人民元、国際取引や決済の主要通貨に


香港金融管理局の任志剛総裁はこのほど、同局のウェブサイト上に『世界の外貨準備』という文章を発表し、外貨準備の中で世界の超大国の通貨が独占的な地位を占める「自然の周期」はおよそ百年と見られているが、ドルはすでに1920年から現在までずっとこの地位を占めており、ゆえに理論的には外国為替市場における今後20年の変化に注意しなければならないと指摘した。 

任志剛総裁はまた、米国は現在、極めて深刻な構造問題に直面しており、低貯蓄率、巨大な経常赤字にさらに巨大な財政赤字も加わっており、他の国がいつまでもアメリカを支えることはありえず、とりわけ双子の赤字は急速に増加していると語っている。

仮にこのアンバランスの状況が続けば、ドルの外貨準備における人気度もある程度下がる可能性がある。懸念されるのは、IT技術発展のもとで、マーケットの力がますます大きくなり、本来緩やかに進む通貨プロセスが急激に変化し、金融の安定に大きな打撃をもたらす危機になる恐れがある。しかし、任志剛総裁は、市場においては米国債へのニーズがかなり大きく、ましてや当面主導的地位を占めることができ、選択の余地を提供してくれるその他の貨幣は存在していないと指摘している。

任志剛総裁はさらに、将来人民元は必然的に国際取引や決済における主な通貨となり、とりわけアジア域内の取引においてそういうことになろう。仮に中国内陸部では改革開放政策が引き続き推進され、経済が持続的かつ急速的に伸び続ければ、仮説ではあるが、人民元は世界の国々の外貨準備に組み入れられる可能性がある。香港金融管理局は金融システムの整備に力を入れており、人民元を国際取引や決済システムに組み入れ、国際取引の中で人民元が主要な通貨になることを願っていると語っている。

最後に、任志剛総裁は、「我われはこうした最新の変化に注意を払っている。
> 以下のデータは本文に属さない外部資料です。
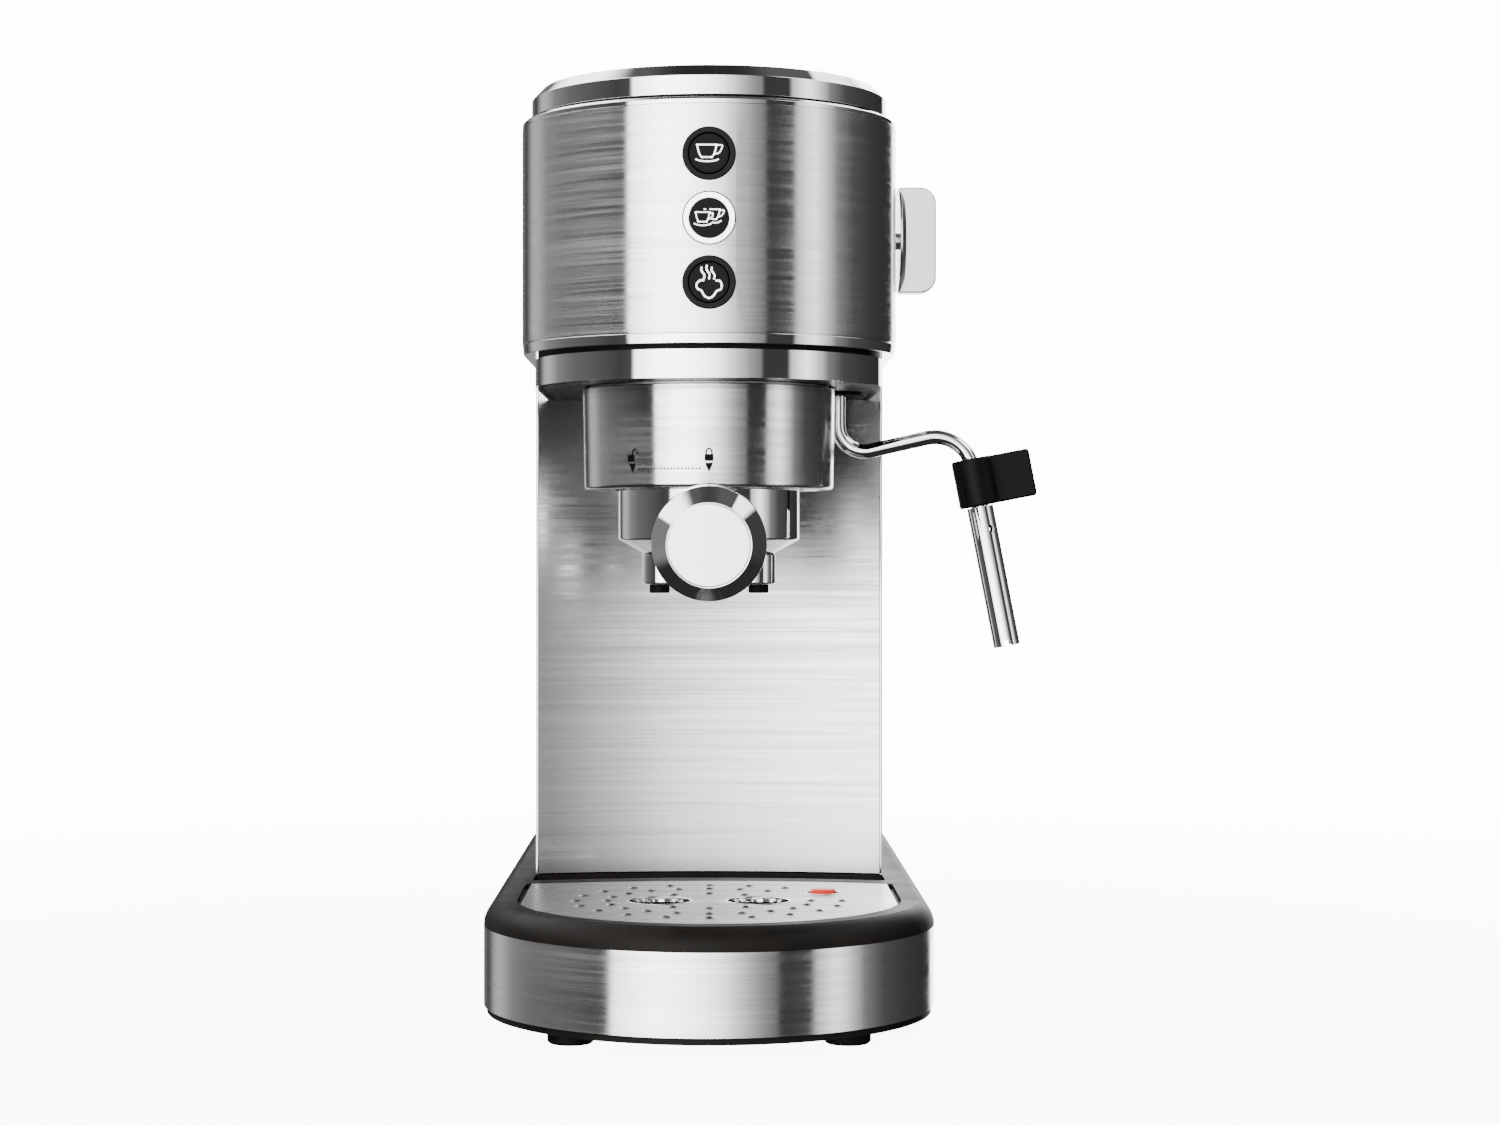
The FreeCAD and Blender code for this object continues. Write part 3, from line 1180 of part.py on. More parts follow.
def handle_grip():
    mid = (GRIP_START + CAP_START) / 2
    first = cone(GRIP_R0, GRIP_R1 - GRIP_SWELL, handle_point(GRIP_START), handle_point(mid))
    second = cone(GRIP_R1 - GRIP_SWELL, GRIP_R1, handle_point(mid), handle_point(CAP_START))
    body = fuse([first, second])
    return body.cut(rod(STEM_R, handle_point(0.0), handle_point(STEM_LENGTH)))


def handle_end_cap():
    start = handle_point(HANDLE_LENGTH - CAP_CONE)
    wall = rod(CAP_R, handle_point(CAP_START), start)
    return fuse([wall, cone(CAP_R, CAP_R - CAP_BEVEL, start, handle_point(HANDLE_LENGTH))])


# ---------------------------------------------------------------- water tank
def rounded_box(x, y0, y1, z0, z1, corner):
    body = box(-x, x, y0, y1, z0, z1)
    upright = [e for e in body.Edges if abs(e.tangentAt(e.FirstParameter).z) > 0.9]
    return body.makeFillet(corner, upright)


def water_tank():
    w = TANK_WALL
    outer = rounded_box(TANK_HALF_W, TANK_FRONT, TANK_BACK, TANK_Z, TANK_TOP_Z, TANK_CORNER)
    inner = rounded_box(TANK_HALF_W - w, TANK_FRONT + w, TANK_BACK - w, TANK_Z + TANK_FLOOR,
                        TANK_TOP_Z + 1, TANK_CORNER - w)
    nipple = rod(NIPPLE_R, (0, SEAT_Y, TANK_Z - NIPPLE_H), (0, SEAT_Y, TANK_Z + 1))
    bore = rod(NIPPLE_BORE_R, (0, SEAT_Y, TANK_Z - NIPPLE_H - 1), (0, SEAT_Y, TANK_Z + 10))
    body = fuse([outer.cut(inner), nipple]).cut(bore)
    for x in (-HINGE_HALF_W, HINGE_HALF_W):
        x0 = x - HINGE_LUG
        x1 = x + HINGE_LUG
        lug_box = box(x0, x1, HINGE_Y - w, TANK_BACK, TANK_TOP_Z - 3 * HINGE_R, HINGE_Z)
        body = fuse([body, lug_box, rod(HINGE_R, (x0, HINGE_Y, HINGE_Z), (x1, HINGE_Y, HINGE_Z))])
    return body.cut(lid_pin())


def lid_pin():
    reach = HINGE_HALF_W + HINGE_LUG + 1
    return rod(HINGE_PIN_R, (-reach, HINGE_Y, HINGE_Z), (reach, HINGE_Y, HINGE_Z))


def tank_lid():
    z0 = TANK_TOP_Z + GAP
    lid = rounded_box(TANK_HALF_W, TANK_FRONT, TANK_BACK, z0, z0 + LID_T, TANK_CORNER)
    lid = lid.cut(box(-99, 99, HINGE_Y - HINGE_R - 1, TANK_BACK + 1, z0 - 1, z0 + LID_T + 1))
    reach = HINGE_HALF_W - HINGE_LUG - GAP
    knuckle = rod(KNUCKLE_R, (-reach, HINGE_Y, HINGE_Z), (reach, HINGE_Y, HINGE_Z))
    web = box(-reach, reach, HINGE_Y - HINGE_R - 2, HINGE_Y, z0, z0 + TANK_WALL)
    bore = rod(HINGE_PIN_R + RUN, (-reach - 1, HINGE_Y, HINGE_Z), (reach + 1, HINGE_Y, HINGE_Z))
    return fuse([lid, knuckle, web]).cut(bore)


def tank_seat():
    r = NIPPLE_R + GAP
    z0 = BODY_Z
    profile = [(0, z0), (r + SEAT_WALL, z0), (r + SEAT_WALL, DECK_Z), (r, DECK_Z),
               (r, TANK_Z - NIPPLE_H - GAP), (0, TANK_Z - NIPPLE_H - GAP)]
    return turned(profile, 0, SEAT_Y)


# ---------------------------------------------------------------- write every piece
PIECES = {
    "base_plate": base_plate,
    "base_feet": base_feet,
    "base_screws": base_screws,
    "base_housing": base_housing,
    "base_band": base_band,
    "cord_gland": cord_gland,
    "tray_band": tray_band,
    "tray_rim": tray_rim,
    "tray_basin": tray_basin,
    "drip_grid": drip_grid,
    "tray_float": tray_float,
    "column_panel": column_panel,
    "column_wrap": column_wrap,
    "chassis": chassis,
    "switch_frame": switch_frame,
    "power_rocker": power_rocker,
    "pump": pump,
    "pump_mounts": pump_mounts,
    "flow_meter": flow_meter,
    "suction_hose": suction_hose,
    "pressure_hose": pressure_hose,
    "head_carrier": head_carrier,
    "head_shell": head_shell,
    "head_skirt": head_skirt,
    "lower_ring": lower_ring,
    "head_top_trim": head_top_trim,
    "head_top_ring": head_top_ring,
    "cup_warmer_plate": cup_warmer_plate,
    "underside_plate": underside_plate,
    "wand_bush": wand_bush,
    "group_collar": group_collar,
    "brew_head": brew_head,
    "group_gasket": group_gasket,
    "shower_screen": shower_screen,
    "shower_screw": shower_screw,
    "thermoblock": thermoblock,
    "thermostats": thermostats,
    "steam_valve": steam_valve,
    "control_board": control_board,
    "steam_knob": steam_knob,
    "wand_pipe": wand_pipe,
    "wand_grip": wand_grip,
    "wand_nozzle": wand_nozzle,
    "frother_sleeve": frother_sleeve,
    "portafilter_body": portafilter_body,
    "filter_basket": filter_basket,
    "spout_block": spout_block,
    "spout_tips": spout_tips,
    "handle_grip": handle_grip,
    "handle_end_cap": handle_end_cap,
    "water_tank": water_tank,
    "lid_pin": lid_pin,
    "tank_lid": tank_lid,
    "tank_seat": tank_seat,
}

for name, make in PIECES.items():
    save(make(), name)

for name, z in zip(BUTTON_NAMES, BUTTON_Z):
    save(light_ring(z), "ring_" + name)
    save(button(z), "button_" + name)
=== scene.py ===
import bpy
import bmesh
import json
import math
from mathutils import Matrix, Vector


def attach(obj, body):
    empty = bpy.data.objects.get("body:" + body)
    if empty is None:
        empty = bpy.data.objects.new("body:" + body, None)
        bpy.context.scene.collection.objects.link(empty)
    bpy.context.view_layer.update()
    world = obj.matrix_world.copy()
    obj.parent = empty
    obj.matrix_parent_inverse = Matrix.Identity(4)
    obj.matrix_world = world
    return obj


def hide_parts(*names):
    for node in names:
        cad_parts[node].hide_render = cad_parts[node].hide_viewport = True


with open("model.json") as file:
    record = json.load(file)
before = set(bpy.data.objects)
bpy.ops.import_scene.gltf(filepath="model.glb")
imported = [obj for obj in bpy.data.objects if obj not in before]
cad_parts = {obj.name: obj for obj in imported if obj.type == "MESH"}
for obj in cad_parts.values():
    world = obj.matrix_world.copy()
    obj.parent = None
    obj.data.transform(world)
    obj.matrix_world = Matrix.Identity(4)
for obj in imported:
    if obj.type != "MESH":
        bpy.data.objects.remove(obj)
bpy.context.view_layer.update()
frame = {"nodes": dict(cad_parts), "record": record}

MM = 0.001
NODES = frame["nodes"]

# ------------------------------------------------------------ camera
CAMERA_DISTANCE = 0.9435
CAMERA_HEIGHT = 0.155
LENS = 67.8
SHIFT_X = 0.0273
SHIFT_Y = -0.0049


def make_camera():
    data = bpy.data.cameras.new("camera")
    data.lens = LENS
    data.sensor_width = 36.0
    data.shift_x = SHIFT_X
    data.shift_y = SHIFT_Y
    data.clip_start = 0.01
    cam = bpy.data.objects.new("camera", data)
    cam.location = (0.0, -CAMERA_DISTANCE, CAMERA_HEIGHT)
    cam.rotation_euler = (math.radians(90), 0.0, 0.0)
    bpy.context.scene.collection.objects.link(cam)
    bpy.context.scene.camera = cam


# ------------------------------------------------------------ node helpers
class Nodes:
    """A node tree being built."""

    def __init__(self, tree):
        self.tree = tree

    def node(self, kind, **inputs):
        node = self.tree.nodes.new(kind)
        for key, value in inputs.items():
            node.inputs[key].default_value = value
        return node

    def link(self, source, target):
        self.tree.links.new(source, target)

    def position(self, scale):
        """Object coordinates, stretched by a scale for each axis."""
        coords = self.node("ShaderNodeTexCoord")
        mapping = self.node("ShaderNodeMapping")
        mapping.inputs["Scale"].default_value = scale
        self.link(coords.outputs["Object"], mapping.inputs["Vector"])
        return mapping.outputs["Vector"]

    def noise(self, scale, detail=3.0, rough=0.6):
        node = self.node("ShaderNodeTexNoise", Scale=1.0, Detail=detail, Roughness=rough)
        self.link(self.position(scale), node.inputs["Vector"])
        return node.outputs["Fac"]

    def math(self, operation, a, b):
        node = self.node("ShaderNodeMath")
        node.operation = operation
        for socket, value in zip(node.inputs, (a, b)):
            if isinstance(value, (int, float)):
                socket.default_value = value
            else:
                self.link(value, socket)
        return node.outputs[0]

    def ramp(self, fac, low, high, at=(0.3, 0.7)):
        node = self.node("ShaderNodeValToRGB")
        first, last = node.color_ramp.elements
        first.position, last.position = at
        first.color = (*low, 1.0) if isinstance(low, tuple) else (low, low, low, 1.0)
        last.color = (*high, 1.0) if isinstance(high, tuple) else (high, high, high, 1.0)
        self.link(fac, node.inputs["Fac"])
        return node.outputs["Color"]

    def span(self, fac, low, high, at=(0.3, 0.7)):
        node = self.node("ShaderNodeMapRange")
        for key, value in zip(("From Min", "From Max", "To Min", "To Max"), (*at, low, high)):
            node.inputs[key].default_value = value
        self.link(fac, node.inputs["Value"])
        return node.outputs["Result"]

    def smooth(self, fac, low, high):
        """0 at low, 1 at high, eased at both ends."""
        node = self.node("ShaderNodeMapRange")
        node.interpolation_type = "SMOOTHSTEP"
        node.inputs["From Min"].default_value = min(low, high)
        node.inputs["From Max"].default_value = max(low, high)
        node.inputs["To Min"].default_value = 0.0 if low < high else 1.0
        node.inputs["To Max"].default_value = 1.0 if low < high else 0.0
        self.link(fac, node.inputs["Value"])
        return node.outputs["Result"]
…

我われは人民元が国際の舞台においてますます重要な役割を果たすことを確信している」と語った。そして、アジア域内の経済・貿易の融合が日増しに強化され、中国内陸部はまたアジア域内の数多くの経済体の最大の貿易パートナーであり、貿易決済通貨として人民元を増やすことは明らかにプラスとなると指摘している。